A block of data

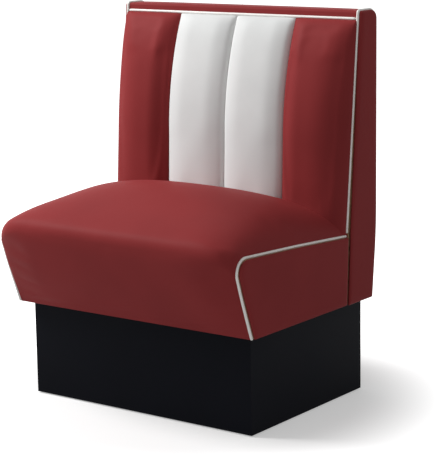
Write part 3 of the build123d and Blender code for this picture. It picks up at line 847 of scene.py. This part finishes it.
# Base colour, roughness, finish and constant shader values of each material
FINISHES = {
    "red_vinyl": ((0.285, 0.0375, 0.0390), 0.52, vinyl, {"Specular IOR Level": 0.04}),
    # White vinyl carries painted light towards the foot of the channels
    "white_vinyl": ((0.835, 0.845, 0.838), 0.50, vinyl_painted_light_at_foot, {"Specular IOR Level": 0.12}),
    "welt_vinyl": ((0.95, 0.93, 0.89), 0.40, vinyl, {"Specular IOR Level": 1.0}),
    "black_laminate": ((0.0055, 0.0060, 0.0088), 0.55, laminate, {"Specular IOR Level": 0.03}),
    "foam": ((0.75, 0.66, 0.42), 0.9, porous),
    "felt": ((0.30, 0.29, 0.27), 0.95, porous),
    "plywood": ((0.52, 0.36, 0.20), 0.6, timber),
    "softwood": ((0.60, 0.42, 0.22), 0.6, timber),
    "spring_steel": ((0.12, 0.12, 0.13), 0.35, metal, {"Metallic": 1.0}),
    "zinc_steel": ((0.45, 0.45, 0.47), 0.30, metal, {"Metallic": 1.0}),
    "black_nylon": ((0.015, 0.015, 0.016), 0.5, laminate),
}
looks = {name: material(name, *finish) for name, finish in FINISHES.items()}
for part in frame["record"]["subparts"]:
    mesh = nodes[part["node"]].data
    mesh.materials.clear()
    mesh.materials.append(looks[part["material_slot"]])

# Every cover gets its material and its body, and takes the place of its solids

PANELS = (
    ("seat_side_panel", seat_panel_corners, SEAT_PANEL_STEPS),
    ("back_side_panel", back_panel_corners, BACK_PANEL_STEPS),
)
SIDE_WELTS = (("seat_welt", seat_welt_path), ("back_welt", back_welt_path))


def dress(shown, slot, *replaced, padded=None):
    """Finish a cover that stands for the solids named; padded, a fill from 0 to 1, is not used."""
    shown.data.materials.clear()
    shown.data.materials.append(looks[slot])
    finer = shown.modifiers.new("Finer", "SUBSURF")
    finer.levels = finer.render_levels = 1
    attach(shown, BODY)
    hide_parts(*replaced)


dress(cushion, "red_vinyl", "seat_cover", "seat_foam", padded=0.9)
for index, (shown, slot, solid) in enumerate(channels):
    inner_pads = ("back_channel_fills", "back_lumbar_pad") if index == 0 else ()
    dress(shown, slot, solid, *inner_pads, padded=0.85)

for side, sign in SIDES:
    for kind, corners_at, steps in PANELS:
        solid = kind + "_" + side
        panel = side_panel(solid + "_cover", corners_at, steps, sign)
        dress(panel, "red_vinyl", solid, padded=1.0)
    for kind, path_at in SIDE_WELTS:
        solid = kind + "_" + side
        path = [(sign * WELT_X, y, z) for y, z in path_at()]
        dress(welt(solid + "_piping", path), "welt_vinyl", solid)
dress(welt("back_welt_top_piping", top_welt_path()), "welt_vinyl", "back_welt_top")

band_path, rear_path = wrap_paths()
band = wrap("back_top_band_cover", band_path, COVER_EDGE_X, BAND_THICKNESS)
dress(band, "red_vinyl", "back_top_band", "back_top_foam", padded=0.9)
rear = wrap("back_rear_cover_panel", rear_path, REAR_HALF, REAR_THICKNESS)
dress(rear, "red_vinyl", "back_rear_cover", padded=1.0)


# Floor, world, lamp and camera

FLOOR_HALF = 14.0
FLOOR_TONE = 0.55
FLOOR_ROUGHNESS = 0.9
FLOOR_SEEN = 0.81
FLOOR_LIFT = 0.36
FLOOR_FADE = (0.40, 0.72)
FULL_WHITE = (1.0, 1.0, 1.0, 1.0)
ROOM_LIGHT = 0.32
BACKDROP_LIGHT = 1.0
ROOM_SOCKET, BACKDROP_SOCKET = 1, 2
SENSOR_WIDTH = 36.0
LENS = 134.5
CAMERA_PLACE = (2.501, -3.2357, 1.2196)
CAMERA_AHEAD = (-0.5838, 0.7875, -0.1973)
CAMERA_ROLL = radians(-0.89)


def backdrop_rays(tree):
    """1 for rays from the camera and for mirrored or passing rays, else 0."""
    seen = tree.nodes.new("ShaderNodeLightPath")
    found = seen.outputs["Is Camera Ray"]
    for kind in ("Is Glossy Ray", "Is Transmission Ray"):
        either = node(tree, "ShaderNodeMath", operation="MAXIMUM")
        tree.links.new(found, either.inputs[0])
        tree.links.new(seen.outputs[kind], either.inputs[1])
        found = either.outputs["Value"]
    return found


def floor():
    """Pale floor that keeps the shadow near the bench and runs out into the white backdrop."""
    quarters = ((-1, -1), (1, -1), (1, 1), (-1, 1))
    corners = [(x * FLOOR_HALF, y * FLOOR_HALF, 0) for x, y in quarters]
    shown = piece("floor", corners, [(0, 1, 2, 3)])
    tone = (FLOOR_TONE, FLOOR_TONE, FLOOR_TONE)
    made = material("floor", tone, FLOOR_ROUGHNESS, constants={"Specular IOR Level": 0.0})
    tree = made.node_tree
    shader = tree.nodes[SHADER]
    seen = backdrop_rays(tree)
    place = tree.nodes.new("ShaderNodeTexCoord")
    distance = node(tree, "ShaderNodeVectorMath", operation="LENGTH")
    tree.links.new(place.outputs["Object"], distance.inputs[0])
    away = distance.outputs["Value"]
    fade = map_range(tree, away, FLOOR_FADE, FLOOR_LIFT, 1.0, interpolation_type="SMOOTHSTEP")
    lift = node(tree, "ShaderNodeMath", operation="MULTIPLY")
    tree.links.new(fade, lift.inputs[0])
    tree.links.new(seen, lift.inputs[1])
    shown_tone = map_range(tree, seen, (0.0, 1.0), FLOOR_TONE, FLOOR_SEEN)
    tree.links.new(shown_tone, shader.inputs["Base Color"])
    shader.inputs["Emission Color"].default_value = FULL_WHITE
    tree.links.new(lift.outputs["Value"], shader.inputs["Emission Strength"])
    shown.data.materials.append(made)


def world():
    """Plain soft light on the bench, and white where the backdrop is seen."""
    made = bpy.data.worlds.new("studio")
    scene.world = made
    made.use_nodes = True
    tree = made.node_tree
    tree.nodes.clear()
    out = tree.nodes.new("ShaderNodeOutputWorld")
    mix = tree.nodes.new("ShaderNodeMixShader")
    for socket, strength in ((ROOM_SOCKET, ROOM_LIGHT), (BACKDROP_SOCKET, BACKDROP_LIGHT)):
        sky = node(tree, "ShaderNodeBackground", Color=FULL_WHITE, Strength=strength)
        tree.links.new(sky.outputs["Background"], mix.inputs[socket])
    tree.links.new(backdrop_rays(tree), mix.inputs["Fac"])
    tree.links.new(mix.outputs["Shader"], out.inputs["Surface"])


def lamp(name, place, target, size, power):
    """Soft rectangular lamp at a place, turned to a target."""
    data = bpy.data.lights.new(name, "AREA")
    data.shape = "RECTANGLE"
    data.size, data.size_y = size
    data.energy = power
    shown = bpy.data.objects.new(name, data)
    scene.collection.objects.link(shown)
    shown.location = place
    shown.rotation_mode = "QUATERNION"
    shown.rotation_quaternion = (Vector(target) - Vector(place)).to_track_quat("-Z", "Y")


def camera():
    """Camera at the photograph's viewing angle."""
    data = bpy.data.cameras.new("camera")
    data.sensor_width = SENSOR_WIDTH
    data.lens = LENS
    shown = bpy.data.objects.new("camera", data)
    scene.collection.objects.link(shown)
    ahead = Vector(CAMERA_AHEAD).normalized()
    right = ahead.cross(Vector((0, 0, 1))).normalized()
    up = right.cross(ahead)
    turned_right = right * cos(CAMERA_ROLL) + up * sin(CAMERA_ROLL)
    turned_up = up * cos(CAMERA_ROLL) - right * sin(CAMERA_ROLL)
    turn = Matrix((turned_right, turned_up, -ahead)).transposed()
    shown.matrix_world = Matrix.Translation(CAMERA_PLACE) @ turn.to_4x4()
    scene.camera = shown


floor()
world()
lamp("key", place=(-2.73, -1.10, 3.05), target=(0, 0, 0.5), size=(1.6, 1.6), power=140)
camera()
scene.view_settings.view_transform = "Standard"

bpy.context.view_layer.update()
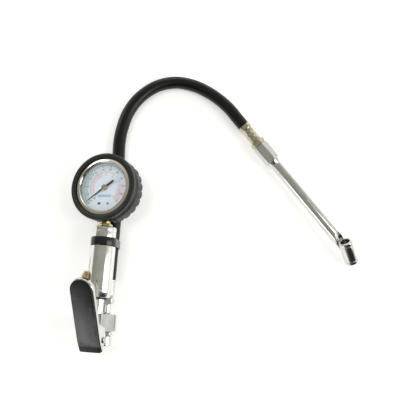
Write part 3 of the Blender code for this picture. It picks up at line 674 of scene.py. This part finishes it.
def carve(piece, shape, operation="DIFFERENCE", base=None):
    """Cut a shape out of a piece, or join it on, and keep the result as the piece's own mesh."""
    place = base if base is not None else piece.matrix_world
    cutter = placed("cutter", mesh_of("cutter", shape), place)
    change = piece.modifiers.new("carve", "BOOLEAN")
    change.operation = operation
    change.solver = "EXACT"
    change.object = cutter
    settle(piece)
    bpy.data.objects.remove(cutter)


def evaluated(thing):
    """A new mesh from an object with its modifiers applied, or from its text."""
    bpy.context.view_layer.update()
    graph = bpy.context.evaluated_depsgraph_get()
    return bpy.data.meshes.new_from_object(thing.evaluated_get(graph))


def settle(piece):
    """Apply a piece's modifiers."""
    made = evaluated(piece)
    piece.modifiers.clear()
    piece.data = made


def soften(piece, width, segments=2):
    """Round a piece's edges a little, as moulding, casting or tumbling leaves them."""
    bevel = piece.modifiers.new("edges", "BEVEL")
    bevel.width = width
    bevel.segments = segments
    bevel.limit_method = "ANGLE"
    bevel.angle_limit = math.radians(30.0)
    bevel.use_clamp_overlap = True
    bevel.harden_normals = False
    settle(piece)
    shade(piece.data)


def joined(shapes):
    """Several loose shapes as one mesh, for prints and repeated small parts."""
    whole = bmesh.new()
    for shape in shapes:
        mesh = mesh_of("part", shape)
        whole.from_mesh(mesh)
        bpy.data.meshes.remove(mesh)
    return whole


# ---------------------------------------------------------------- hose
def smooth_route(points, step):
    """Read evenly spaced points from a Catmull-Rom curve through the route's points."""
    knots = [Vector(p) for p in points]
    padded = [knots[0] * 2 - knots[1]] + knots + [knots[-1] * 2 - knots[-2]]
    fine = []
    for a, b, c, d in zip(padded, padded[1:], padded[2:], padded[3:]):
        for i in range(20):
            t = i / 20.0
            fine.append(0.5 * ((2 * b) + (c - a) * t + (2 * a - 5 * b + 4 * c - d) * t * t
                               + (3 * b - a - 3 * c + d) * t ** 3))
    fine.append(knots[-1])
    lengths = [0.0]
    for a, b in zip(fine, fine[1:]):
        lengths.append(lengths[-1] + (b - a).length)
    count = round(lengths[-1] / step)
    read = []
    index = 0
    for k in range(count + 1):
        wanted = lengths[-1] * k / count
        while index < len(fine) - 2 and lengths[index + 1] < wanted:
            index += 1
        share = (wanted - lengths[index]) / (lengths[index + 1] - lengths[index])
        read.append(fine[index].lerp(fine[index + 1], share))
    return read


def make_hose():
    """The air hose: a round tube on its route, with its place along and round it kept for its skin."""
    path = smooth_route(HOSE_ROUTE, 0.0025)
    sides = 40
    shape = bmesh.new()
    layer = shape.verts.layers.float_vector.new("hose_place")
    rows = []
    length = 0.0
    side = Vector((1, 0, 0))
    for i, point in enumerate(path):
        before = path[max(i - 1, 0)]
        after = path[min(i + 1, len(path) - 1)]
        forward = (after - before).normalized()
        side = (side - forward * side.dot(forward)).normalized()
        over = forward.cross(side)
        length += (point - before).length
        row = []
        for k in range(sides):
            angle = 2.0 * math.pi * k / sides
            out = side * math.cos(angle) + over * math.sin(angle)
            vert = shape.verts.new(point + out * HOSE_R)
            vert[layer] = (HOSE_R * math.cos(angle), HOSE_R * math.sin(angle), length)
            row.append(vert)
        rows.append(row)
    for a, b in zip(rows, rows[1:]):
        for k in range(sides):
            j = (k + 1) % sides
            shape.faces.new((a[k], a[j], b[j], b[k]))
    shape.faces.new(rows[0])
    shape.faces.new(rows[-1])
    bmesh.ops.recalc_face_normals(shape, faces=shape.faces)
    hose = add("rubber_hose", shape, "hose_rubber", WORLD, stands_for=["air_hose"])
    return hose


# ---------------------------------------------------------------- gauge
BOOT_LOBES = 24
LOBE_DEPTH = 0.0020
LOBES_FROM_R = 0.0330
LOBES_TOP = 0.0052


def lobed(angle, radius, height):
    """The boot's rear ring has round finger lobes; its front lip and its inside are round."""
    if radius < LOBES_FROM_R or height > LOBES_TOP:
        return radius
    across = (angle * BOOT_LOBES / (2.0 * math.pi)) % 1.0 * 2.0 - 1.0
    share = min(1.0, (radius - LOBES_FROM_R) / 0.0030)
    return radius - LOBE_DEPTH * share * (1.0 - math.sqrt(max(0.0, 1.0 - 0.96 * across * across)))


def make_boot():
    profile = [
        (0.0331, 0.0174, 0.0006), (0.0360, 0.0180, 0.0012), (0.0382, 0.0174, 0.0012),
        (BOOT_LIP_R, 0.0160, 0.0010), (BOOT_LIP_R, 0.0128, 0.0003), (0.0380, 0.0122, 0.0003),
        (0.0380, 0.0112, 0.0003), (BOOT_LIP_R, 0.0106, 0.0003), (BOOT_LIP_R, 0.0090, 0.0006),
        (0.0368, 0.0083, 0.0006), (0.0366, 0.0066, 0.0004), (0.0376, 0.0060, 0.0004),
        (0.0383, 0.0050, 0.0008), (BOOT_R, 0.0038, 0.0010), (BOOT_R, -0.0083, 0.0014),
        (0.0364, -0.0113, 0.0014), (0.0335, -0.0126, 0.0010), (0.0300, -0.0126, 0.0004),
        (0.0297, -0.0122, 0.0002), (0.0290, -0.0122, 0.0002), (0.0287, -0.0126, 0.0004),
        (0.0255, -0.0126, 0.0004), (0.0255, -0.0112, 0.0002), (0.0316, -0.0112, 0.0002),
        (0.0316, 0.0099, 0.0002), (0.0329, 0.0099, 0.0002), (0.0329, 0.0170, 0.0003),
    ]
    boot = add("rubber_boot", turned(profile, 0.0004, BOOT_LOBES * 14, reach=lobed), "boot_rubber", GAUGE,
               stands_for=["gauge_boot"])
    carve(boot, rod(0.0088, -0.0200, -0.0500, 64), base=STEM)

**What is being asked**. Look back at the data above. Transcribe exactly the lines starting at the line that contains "attach(shown, BODY)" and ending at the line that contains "CAMERA_ROLL = radians(-0.89)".

**Task result**.
    attach(shown, BODY)
    hide_parts(*replaced)


dress(cushion, "red_vinyl", "seat_cover", "seat_foam", padded=0.9)
for index, (shown, slot, solid) in enumerate(channels):
    inner_pads = ("back_channel_fills", "back_lumbar_pad") if index == 0 else ()
    dress(shown, slot, solid, *inner_pads, padded=0.85)

for side, sign in SIDES:
    for kind, corners_at, steps in PANELS:
        solid = kind + "_" + side
        panel = side_panel(solid + "_cover", corners_at, steps, sign)
        dress(panel, "red_vinyl", solid, padded=1.0)
    for kind, path_at in SIDE_WELTS:
        solid = kind + "_" + side
        path = [(sign * WELT_X, y, z) for y, z in path_at()]
        dress(welt(solid + "_piping", path), "welt_vinyl", solid)
dress(welt("back_welt_top_piping", top_welt_path()), "welt_vinyl", "back_welt_top")

band_path, rear_path = wrap_paths()
band = wrap("back_top_band_cover", band_path, COVER_EDGE_X, BAND_THICKNESS)
dress(band, "red_vinyl", "back_top_band", "back_top_foam", padded=0.9)
rear = wrap("back_rear_cover_panel", rear_path, REAR_HALF, REAR_THICKNESS)
dress(rear, "red_vinyl", "back_rear_cover", padded=1.0)


# Floor, world, lamp and camera

FLOOR_HALF = 14.0
FLOOR_TONE = 0.55
FLOOR_ROUGHNESS = 0.9
FLOOR_SEEN = 0.81
FLOOR_LIFT = 0.36
FLOOR_FADE = (0.40, 0.72)
FULL_WHITE = (1.0, 1.0, 1.0, 1.0)
ROOM_LIGHT = 0.32
BACKDROP_LIGHT = 1.0
ROOM_SOCKET, BACKDROP_SOCKET = 1, 2
SENSOR_WIDTH = 36.0
LENS = 134.5
CAMERA_PLACE = (2.501, -3.2357, 1.2196)
CAMERA_AHEAD = (-0.5838, 0.7875, -0.1973)
CAMERA_ROLL = radians(-0.89)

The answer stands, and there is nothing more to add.